### EXERCISE PROMPT
Extract the first line through the line containing "scene.cycles.sample_clamp_direct = 4.0" from the listing below, exactly as written.

### SUPPLIED MATERIAL
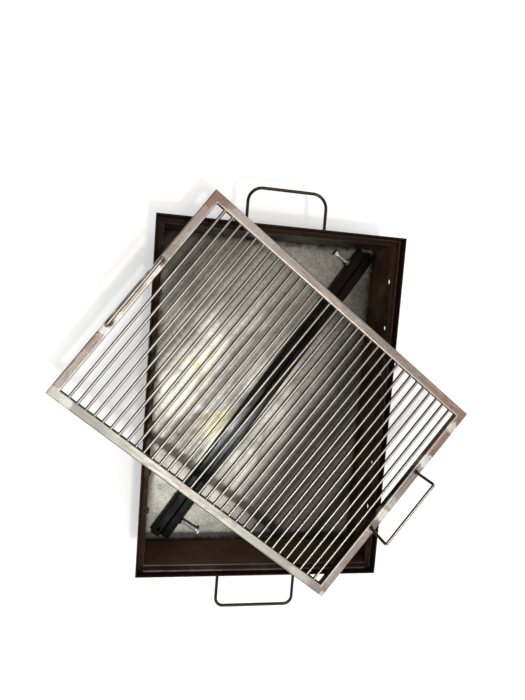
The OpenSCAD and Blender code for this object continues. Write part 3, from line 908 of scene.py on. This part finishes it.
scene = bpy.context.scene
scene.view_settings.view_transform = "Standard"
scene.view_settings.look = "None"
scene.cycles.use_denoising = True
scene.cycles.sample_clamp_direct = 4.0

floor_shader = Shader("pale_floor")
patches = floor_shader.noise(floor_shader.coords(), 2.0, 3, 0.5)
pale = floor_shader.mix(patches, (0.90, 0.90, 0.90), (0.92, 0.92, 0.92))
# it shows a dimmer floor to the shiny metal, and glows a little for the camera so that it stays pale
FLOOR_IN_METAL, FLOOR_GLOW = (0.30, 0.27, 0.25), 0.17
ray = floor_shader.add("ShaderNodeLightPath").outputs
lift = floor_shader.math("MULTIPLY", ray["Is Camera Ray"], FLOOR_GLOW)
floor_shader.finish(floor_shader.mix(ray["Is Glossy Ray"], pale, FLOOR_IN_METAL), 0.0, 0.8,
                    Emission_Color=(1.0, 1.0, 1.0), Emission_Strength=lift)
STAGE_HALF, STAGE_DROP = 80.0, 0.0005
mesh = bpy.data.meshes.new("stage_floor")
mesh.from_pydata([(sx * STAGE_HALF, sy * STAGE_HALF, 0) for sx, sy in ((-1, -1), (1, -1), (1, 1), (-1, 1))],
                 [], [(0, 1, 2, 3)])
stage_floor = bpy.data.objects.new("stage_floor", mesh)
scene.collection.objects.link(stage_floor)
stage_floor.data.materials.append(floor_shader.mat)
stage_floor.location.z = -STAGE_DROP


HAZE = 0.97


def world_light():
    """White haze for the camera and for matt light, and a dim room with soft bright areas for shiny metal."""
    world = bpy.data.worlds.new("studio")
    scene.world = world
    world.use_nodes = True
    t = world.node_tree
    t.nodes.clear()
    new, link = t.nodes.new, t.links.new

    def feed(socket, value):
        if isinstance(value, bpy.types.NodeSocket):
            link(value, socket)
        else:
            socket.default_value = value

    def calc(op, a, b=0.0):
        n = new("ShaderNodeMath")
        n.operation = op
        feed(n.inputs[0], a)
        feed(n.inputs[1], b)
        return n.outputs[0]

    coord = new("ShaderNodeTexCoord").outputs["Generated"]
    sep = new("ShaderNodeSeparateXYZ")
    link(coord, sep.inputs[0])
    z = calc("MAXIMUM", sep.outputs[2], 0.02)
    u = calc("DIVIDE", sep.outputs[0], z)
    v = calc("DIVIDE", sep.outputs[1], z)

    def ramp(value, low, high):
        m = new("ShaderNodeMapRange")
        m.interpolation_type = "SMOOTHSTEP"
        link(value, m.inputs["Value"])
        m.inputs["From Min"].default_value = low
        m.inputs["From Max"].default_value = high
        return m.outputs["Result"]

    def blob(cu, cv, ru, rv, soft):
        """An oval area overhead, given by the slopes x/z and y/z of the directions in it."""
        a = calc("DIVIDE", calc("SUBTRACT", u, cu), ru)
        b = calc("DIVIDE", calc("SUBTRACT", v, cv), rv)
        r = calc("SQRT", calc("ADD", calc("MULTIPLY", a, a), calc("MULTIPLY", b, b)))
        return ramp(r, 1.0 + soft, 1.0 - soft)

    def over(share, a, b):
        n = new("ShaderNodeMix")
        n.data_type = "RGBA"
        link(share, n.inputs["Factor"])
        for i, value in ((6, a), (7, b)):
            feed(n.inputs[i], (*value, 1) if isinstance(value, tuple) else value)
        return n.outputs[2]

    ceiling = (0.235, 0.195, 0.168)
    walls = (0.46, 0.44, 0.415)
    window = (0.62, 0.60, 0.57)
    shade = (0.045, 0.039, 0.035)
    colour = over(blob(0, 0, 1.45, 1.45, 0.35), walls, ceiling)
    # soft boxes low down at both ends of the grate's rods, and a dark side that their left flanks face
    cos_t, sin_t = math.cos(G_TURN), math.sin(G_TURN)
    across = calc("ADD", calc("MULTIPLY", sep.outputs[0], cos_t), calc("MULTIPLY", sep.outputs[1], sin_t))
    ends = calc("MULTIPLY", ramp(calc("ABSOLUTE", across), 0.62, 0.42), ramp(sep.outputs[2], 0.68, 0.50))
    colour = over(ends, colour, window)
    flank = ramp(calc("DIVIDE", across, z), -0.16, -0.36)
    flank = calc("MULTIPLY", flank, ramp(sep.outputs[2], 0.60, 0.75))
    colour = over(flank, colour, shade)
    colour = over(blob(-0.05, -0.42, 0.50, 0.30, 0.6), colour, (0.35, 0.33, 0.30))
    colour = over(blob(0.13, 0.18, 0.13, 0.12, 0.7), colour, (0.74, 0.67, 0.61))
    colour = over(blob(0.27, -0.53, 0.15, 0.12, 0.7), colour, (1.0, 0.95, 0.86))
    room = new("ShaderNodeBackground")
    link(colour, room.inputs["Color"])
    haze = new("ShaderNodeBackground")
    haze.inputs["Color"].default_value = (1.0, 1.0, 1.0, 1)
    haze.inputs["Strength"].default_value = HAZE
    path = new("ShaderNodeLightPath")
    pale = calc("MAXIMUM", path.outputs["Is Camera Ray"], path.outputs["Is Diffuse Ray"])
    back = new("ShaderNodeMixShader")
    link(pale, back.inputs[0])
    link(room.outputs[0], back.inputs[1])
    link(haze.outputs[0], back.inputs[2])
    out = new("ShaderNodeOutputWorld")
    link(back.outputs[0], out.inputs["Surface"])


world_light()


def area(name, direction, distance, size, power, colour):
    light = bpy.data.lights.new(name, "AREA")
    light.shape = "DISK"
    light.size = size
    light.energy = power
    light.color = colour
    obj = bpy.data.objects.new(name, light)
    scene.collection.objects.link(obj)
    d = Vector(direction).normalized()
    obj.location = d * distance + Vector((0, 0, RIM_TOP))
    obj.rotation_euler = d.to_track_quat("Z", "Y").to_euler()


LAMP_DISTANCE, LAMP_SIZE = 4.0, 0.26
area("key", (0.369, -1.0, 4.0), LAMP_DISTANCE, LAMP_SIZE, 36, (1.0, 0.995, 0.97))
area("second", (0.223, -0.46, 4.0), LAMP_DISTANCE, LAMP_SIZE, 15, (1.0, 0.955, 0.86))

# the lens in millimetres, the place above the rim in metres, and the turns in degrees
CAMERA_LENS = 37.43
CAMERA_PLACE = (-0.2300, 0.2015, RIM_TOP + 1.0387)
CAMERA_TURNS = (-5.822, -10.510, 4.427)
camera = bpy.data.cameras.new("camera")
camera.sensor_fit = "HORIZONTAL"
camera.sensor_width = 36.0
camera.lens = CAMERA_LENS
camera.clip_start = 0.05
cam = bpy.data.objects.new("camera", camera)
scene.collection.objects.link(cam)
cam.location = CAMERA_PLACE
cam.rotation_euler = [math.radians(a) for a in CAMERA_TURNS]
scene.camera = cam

### THE RESPONSE
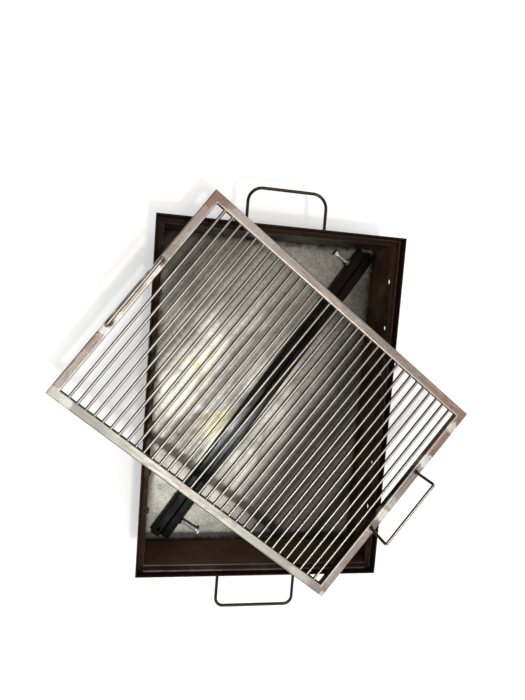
The OpenSCAD and Blender code for this object continues. Write part 3, from line 908 of scene.py on. This part finishes it.
scene = bpy.context.scene
scene.view_settings.view_transform = "Standard"
scene.view_settings.look = "None"
scene.cycles.use_denoising = True
scene.cycles.sample_clamp_direct = 4.0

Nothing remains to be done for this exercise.